A few of South Florida’s ‘supermoms’ share some tips on how how they juggle family life and their increased workloads.

 

Youri Mevs is a Hatian American businesswoman balancing four kids and a high-profile job. She is preparing for her meeting with a banker to ask for a loan for a new free-trade zone in Haiti.
Youri Mevs is a Hatian American businesswoman balancing four kids and a high-profile job. She is preparing for her meeting with a banker to ask for a loan for a new free-trade zone in Haiti.
C.W. Griffin / Miami Herald Staff

balancegal@gmail.com

I’ll never forget when a Pulitzer Prize-winning reporter at my newspaper told me she had rushed to pick her kid up early from after-school care for an appointment and demanded her child — fast. The administrator looked at her puzzled. My friend had forgotten that she had moved her child to a different after-care program.

As a working mother, I understood. Balancing a high-stress job and family is a juggling act in which the balls can drop at any time, invariably on our own heads. I say this as America is abuzz over Sara Jessica Parker’s newest role as Kate Reddy in the movie debut of I Don’t Know How She Does It. The movie, based on a fictional novel, is the story of a fund manager struggling to balance marriage, two small children and her high-powered career. It’s a role Parker knows well as a mother of three. She, like many other women, are finding ways to shine in their professions and run households in their spare time — even if they have to stretch themselves like elastic bands to pull it off.

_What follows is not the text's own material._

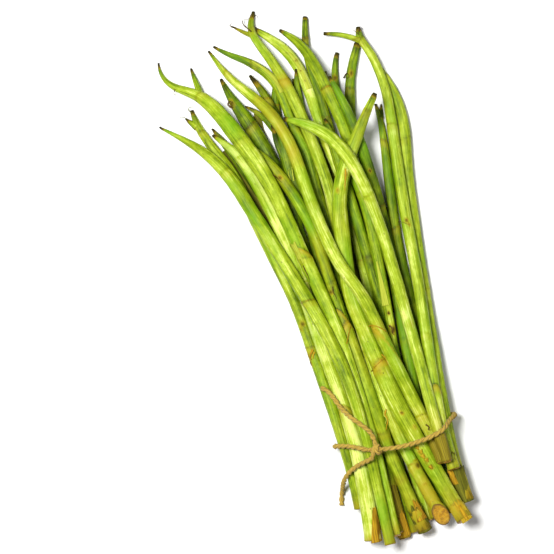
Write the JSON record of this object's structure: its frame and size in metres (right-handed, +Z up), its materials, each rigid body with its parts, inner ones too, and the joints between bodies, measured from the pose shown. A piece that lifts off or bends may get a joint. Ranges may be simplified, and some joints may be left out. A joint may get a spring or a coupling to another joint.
{
  "type": "taro stolon bunch",
  "caption": "Bunch of fresh green taro stolons, long tapering stems with side shoots and dried tips, tied near the cut ends with knotted jute twine and lying flat",
  "frame": {"origin": "bottom centre of the bunch's box, on the surface that it lies on", "axes": "+Y runs along the stems from the cut ends to the growing tips, +X is to the right seen from above, +Z is up"},
  "size_m": [0.1604, 0.3618, 0.0435],
  "materials": {
    "stem_bright": "fresh smooth moist plant skin, fine lengthwise streaks, bright green",
    "stem_lime": "fresh smooth moist plant skin, fine lengthwise streaks, lime green",
    "stem_green": "fresh smooth moist plant skin, fine lengthwise streaks, green green",
    "stem_deep": "fresh smooth moist plant skin, fine lengthwise streaks, deep green",
    "jute_twine": "two-ply twisted jute, matt and hairy"
  },
  "bodies": {
    "root": {"stolon_dark_broad": "stem_deep", "stolon_kinked_centre": "stem_green", "stolon_mid_yellow": "stem_bright", "stolon_under_right": "stem_green", "stolon_brown_tip": "stem_deep", "stolon_swept_left": "stem_green", "stolon_blunt_high": "stem_green", "stolon_forked_right": "stem_lime", "stolon_long_right": "stem_lime", "stolon_straight_right": "stem_green", "stolon_outer_left": "stem_lime", "stolon_left_bright": "stem_bright", "stolon_outer_right": "stem_lime", "stolon_twig_right": "stem_lime", "stolon_ringed_centre": "stem_bright", "stolon_broad_crossing": "stem_lime", "stolon_sheathed_left": "stem_lime", "stolon_long_centre": "stem_lime", "stolon_big_left": "stem_bright", "stolon_front_left": "stem_lime", "stolon_bright_crossing": "stem_bright", "twine_loop": "jute_twine", "twine_knot": "jute_twine", "twine_tail_upper": "jute_twine", "twine_tail_lower": "jute_twine"}
  },
  "joints": []
}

I spoke with a few supermoms in the age of increased technology and greater workloads to find out how they juggle responsibilities:

Youri Mevs is managing shareholder of a 60-year-old private family conglomerate called WIN Group. She’s also CEO of a household that includes four daughters, ages 20 to 11. Earlier this week, Mevs, a Haitian American, found herself reviewing for a test with her youngest daughter in Miami in the morning, pitching one of her company’s projects to a loan officer in Haiti in the afternoon and talking over a new development with her business partners in the evening.

For Mevs, the key to balance is knowing how and when to ask for help. She does this from her assistant, her sibling/business partners, her ex-husband and her children. She’s specific when she asks for help and has taught her kids to help her by deciding what’s important for her to attend.

“They have been the greatest source of support in helping me manage my time,” she says.

Technology allows Jennifer Westerlund to pull off her balancing act. Westerlund, an equity partner at Greenberg Traurig in Fort Lauderdale, says she calendars everything, regardless of how trivial. With four children ages 8, 7, 5 and 3 and a corporate law practice, a calendar item might be sending an apple to school for a special project. Westerlund programs the electronic calendar to send her reminders.

Of course, technology also brings work into the home. That’s where closets come in handy. You’ll occasionally find Westerlund retreating to her master closet, where she’ll plunk herself down on the floor to discuss client business.

“When an unexpected client call comes up, I can’t keep four kids quiet no matter how much I bribe them,” she explains.

She’s also been known to pace outside in a suit, phone to ear. “My neighbors can’t fathom why I’m doing this.”

A frequent business traveler, Maggie Fresen-Zulueta, vice president/co-founder of Academica charter school company, also uses technology in her juggling act. Facetime on her iPad allows her to virtually see her daughters, 4 and 2, while she’s on the road.

When possible, she takes her daughters with her on business, but when it’s too difficult, she relies on a support team that includes a nanny, her mother and her sister. “I’ve had to realize I can’t micromanage how they do things when I’m away.”